First, let me preface this piece with this: I have no problem with ooey-gooey, 800-calorie, super-sized ice cream sundaes moated up with caramel sauce and crowned with enough whipped cream to enable your cherry-on-top to snowboard off-piste. And if there's ever a day to indulge in such an ode to frozen, creamy dessert, today is it (Happy National Ice Cream Day!!). 


However, if you like to enjoy ice cream more than once a year (and really, super crazy dessert treats shouldn't be indulged in more often than that, both because of the calorie insanity and because they start to lose their specialness if you do), I have a few ideas on how you can incorporate ice cream into your diet both healthfully and realistically. And since you're adding extra flavor, you can get away with a smaller serving of the ice cream itself (and saving more for later!). 
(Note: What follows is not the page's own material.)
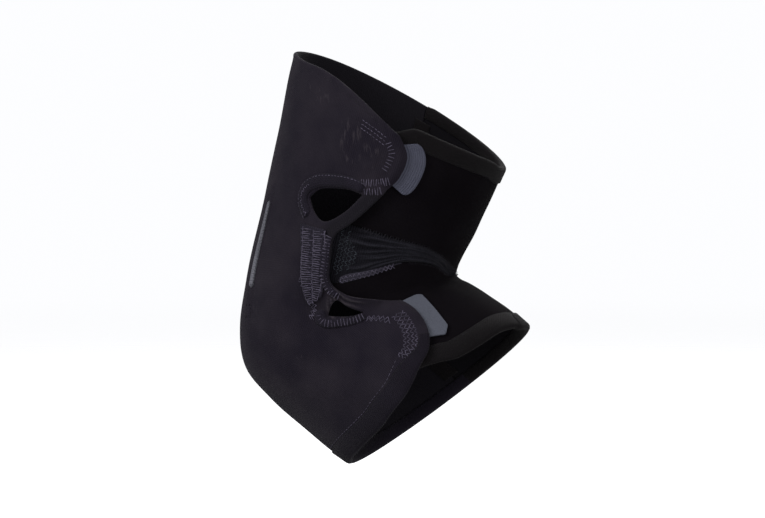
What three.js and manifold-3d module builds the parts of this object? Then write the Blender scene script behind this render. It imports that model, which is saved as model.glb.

Add fresh fruit: If you start with a more neutral base — chocolate, vanilla, strawberry, mint chip or pistachio are all great — you can add fresh fruit, which is now at the height of flavor in mid-summer. Adding fresh strawberries to your strawberry cone, or a cascade of berries to chocolate or vanilla ice cream is obvious (and adds few calories, tons of taste, and lots of vitamins and antioxidants to your dessert).


But don't stop there. Try throwing some peaches, nectarines or black plums on the grill once dinner's done and letting them cool a bit before tossing them on top of some vanilla, or adding quickly braised orange chunks to mint chip (chocolate, mint and orange are a super-yum, but not totally obvious combo). 


Go nuts: You can turn a bowl of ice cream into a meal if you add nuts and fruit. But even if you just add nuts (I like raw cashews, macadamia nuts or almonds, since they retain more of their nutrients than roasted nuts and have no added oils), you've got a truly nutritious snack. You can try mixing nuts — peanuts and cashews, for example, or swirling nut butters through slightly softened ice cream (and then you can re-freeze if you want it be fancy about it).


Macadamia nut butter swirled through chocolate ice cream with some blueberries on top? Or how about some crunchy peanut butter scooped into a vanilla caramel swirl? Either way, you're getting the health benefits of nuts — packed with protein and minerals — along with satisfying your sweet tooth. As mentioned above, I like raw nuts, and raw nut butters without any additives. Organic, unsweetened roasted nut butters are great too, and recently I've seen almond butter with flax or chia seeds (at Trader Joe's and Whole Foods) mixed in. You could easily make your own with flax, hemp or sesame seeds, which triples the health benefits, bringing omegas and even more protein, as well as additional antioxidants from the seeds. 


Double the chocolate: As a dark chocolate aficionado, I rarely go a day without the good stuff, which is filled with antioxidants, isn't highly sugary, and has been shown by a ream of scientific studies to have very real heart-health benefits. 


You can melt dark chocolate in a double boiler and pour over your favorite ice cream for a much healthier chocolate sauce (the commercial jarred versions are filled with preservatives, unhealthy oils and other additives), or just break a piece up over whatever flavor you've got on-hand (I think chocolate goes with every ice cream flavor!). 


Or, do what I do: break off a chunk of chocolate, cover one end with a bit of foil, and use it as your spoon! The coldness of the ice cream means you just get a bit of chocolate with each bite, which means you really get to savor the flavor. 


Can't — or don't want — to eat ice cream? I wrote about my favorite ice cream alternatives here. Pretty much everything above works with these delicious substitutes, so enjoy!


(I'm thinking a super-health sundae with vanilla ice cream swirled with raw almond butter, roasted peaches and melted dark chocolate, and topped with chia seeds might be on my menu today!)